Exilé aux USA à 14 ans
Après ces débuts hésitants, Diabaté poursuit son apprentissage à Paris ou en proche banlieue, à l’USD Charonne (20e arrondissement) puis à Charenton-le-Pont, commune du Val-de-Marne qui a également vu passer un certain Evan Fournier. Il s’impose peu à peu comme un acteur dominant auprès des jeunes avant de réaliser un grand revirement en partant aux États-Unis… à 14 ans.
Rejeté au Pôle Espoirs, notamment en raison de ses notes, Diabaté opte donc pour l’exil américain. Il rejoint la Montverde Academy, un programme scolaire prestigieux situé en Floride et reconnu comme une usine à talents.
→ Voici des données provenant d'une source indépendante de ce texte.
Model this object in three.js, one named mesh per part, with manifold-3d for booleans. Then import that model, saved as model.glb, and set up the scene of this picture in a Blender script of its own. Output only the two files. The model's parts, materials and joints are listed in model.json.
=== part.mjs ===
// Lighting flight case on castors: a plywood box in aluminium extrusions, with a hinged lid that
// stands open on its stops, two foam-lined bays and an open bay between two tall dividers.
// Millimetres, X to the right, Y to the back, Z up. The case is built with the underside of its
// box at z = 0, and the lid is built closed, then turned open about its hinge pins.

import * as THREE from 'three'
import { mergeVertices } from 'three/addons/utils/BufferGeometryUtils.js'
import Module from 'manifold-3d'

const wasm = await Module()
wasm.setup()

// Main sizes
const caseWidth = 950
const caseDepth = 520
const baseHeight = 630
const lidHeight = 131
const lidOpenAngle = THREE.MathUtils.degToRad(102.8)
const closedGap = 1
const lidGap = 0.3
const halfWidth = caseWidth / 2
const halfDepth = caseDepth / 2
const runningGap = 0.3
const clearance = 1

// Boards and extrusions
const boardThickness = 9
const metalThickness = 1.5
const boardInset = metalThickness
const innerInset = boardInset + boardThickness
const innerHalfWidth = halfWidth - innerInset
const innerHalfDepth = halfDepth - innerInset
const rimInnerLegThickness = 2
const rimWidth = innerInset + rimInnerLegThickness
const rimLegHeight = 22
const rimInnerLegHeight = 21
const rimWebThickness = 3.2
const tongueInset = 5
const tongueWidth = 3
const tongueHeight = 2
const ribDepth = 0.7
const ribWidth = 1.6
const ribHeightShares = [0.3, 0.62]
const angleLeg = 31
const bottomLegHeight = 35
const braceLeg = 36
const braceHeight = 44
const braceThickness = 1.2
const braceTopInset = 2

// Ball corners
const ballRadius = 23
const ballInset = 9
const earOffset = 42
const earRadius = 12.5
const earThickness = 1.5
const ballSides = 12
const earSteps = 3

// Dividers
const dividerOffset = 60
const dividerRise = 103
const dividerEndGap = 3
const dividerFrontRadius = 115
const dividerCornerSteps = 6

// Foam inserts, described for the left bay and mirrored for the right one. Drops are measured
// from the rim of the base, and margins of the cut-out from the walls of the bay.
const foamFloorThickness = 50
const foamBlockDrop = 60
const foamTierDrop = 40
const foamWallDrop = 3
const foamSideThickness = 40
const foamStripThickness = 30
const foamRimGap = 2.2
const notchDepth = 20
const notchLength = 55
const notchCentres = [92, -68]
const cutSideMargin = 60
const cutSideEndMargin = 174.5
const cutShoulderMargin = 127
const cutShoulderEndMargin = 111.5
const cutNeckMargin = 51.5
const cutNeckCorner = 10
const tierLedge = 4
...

Joel Embiid, Ben Simmons ou encore RJ Barrett sont passés par là.
Même s’il revient en France pour disputer des compétitions internationales avec les équipes de France de jeunes (Euro U16 en 2018 et Euro U18 en 2019), cet exil précoce fait de lui un jeune homme peu connu du public français. Pourtant, ce choix ambitieux lui a permis d’être un prospect reconnu sur le circuit américain. Élu parmi les meilleurs lycéens du pays et invité à la prestigieuse Jordan Brand Classic en 2021, il rejoint la même année l’université du Michigan, avec laquelle il découvre la NCAA, le championnat universitaire américain.
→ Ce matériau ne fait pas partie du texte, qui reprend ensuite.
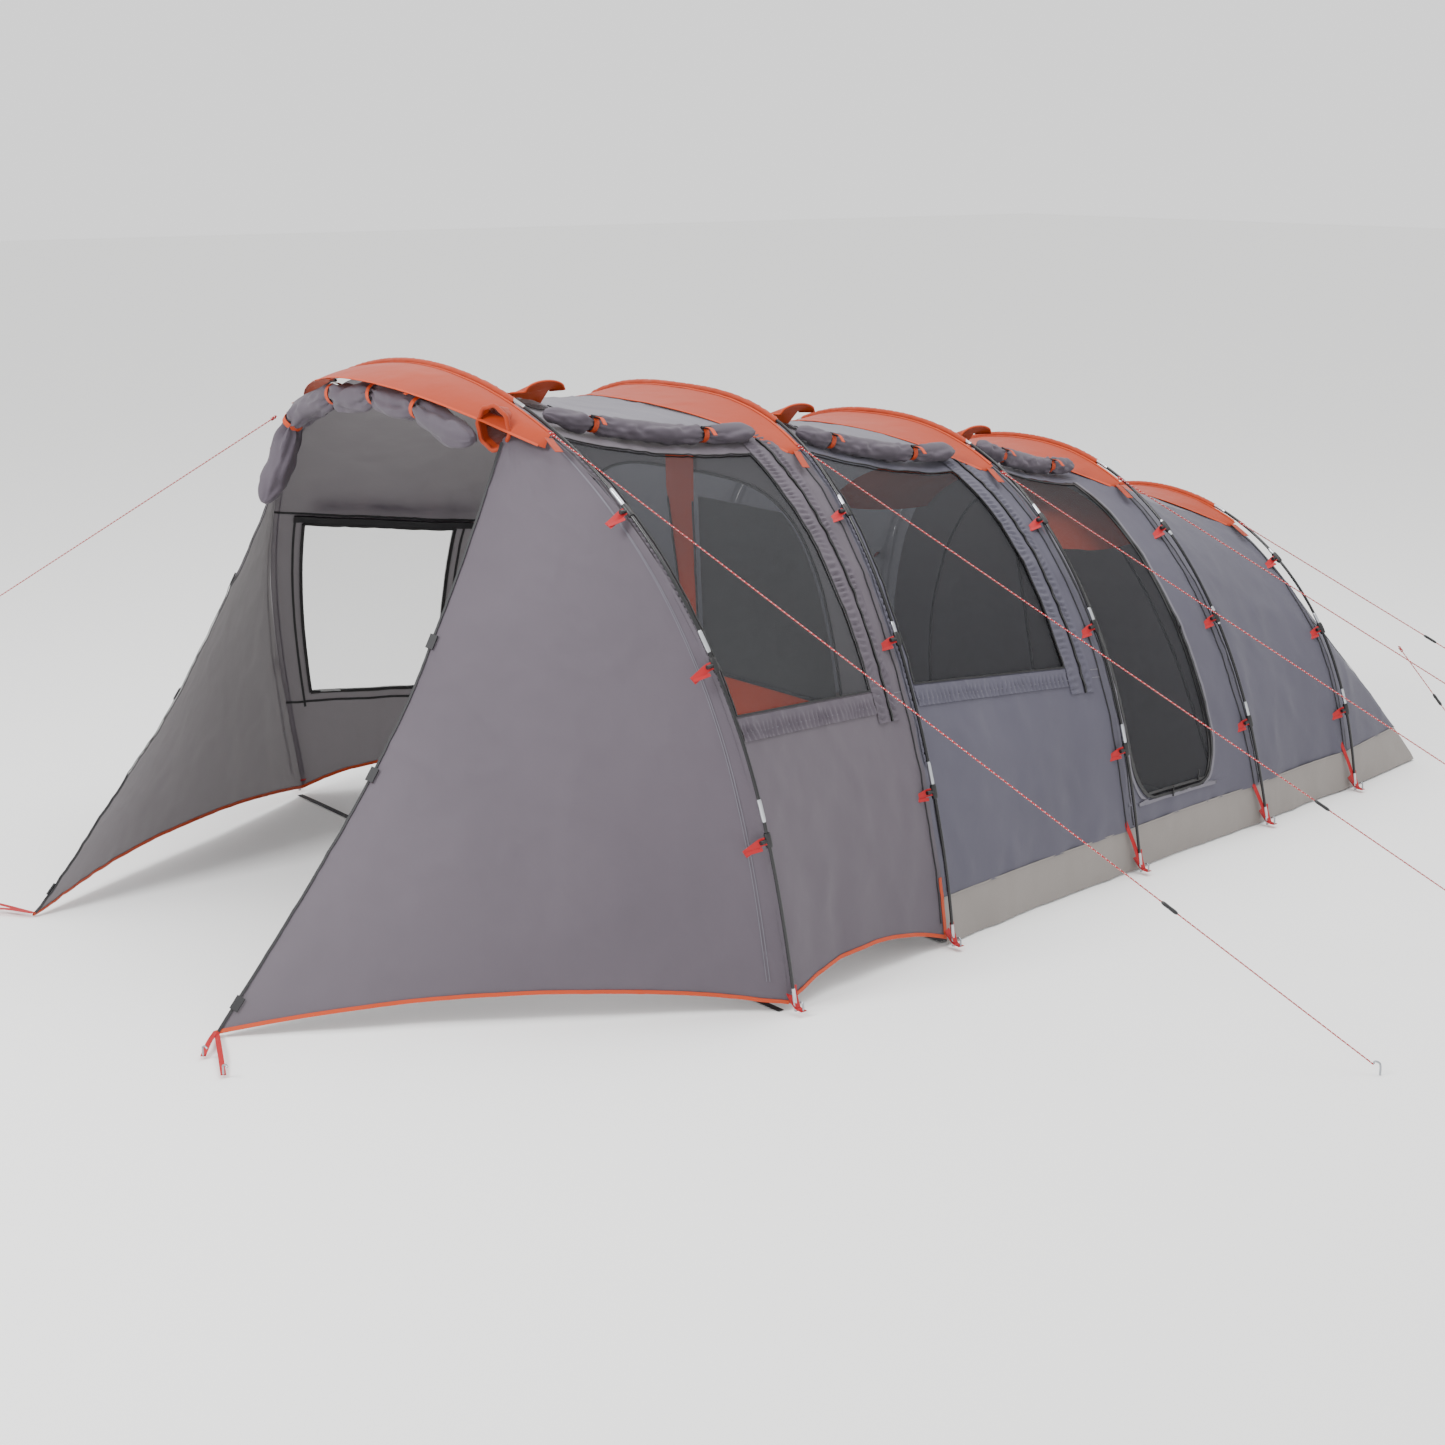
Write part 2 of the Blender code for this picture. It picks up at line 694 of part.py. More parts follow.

Malgré une saison plutôt discrète dans le Michigan, il intègre la draft 2022, où il est sélectionné en 43e position par les Los Angeles Clippers. En Californie, aux côtés des superstars Kawhi Leonard et Paul George, il se contente de restes et passe la majeure partie de son temps en G-League. Après avoir disputé 22 matchs en 2022-2023 (2,7 points et 2,3 rebonds en 8,9 minutes en moyenne), il n’apparaît qu’à 11 reprises sous le maillot des Clippers en 2023-2024 (2,6 points et 2,2 rebonds en 5,8 minutes). Il a presque atteint ce total en moins de trois semaines de la saison régulière avec les Hornets. De quoi donner lieu à de belles promesses pour la suite.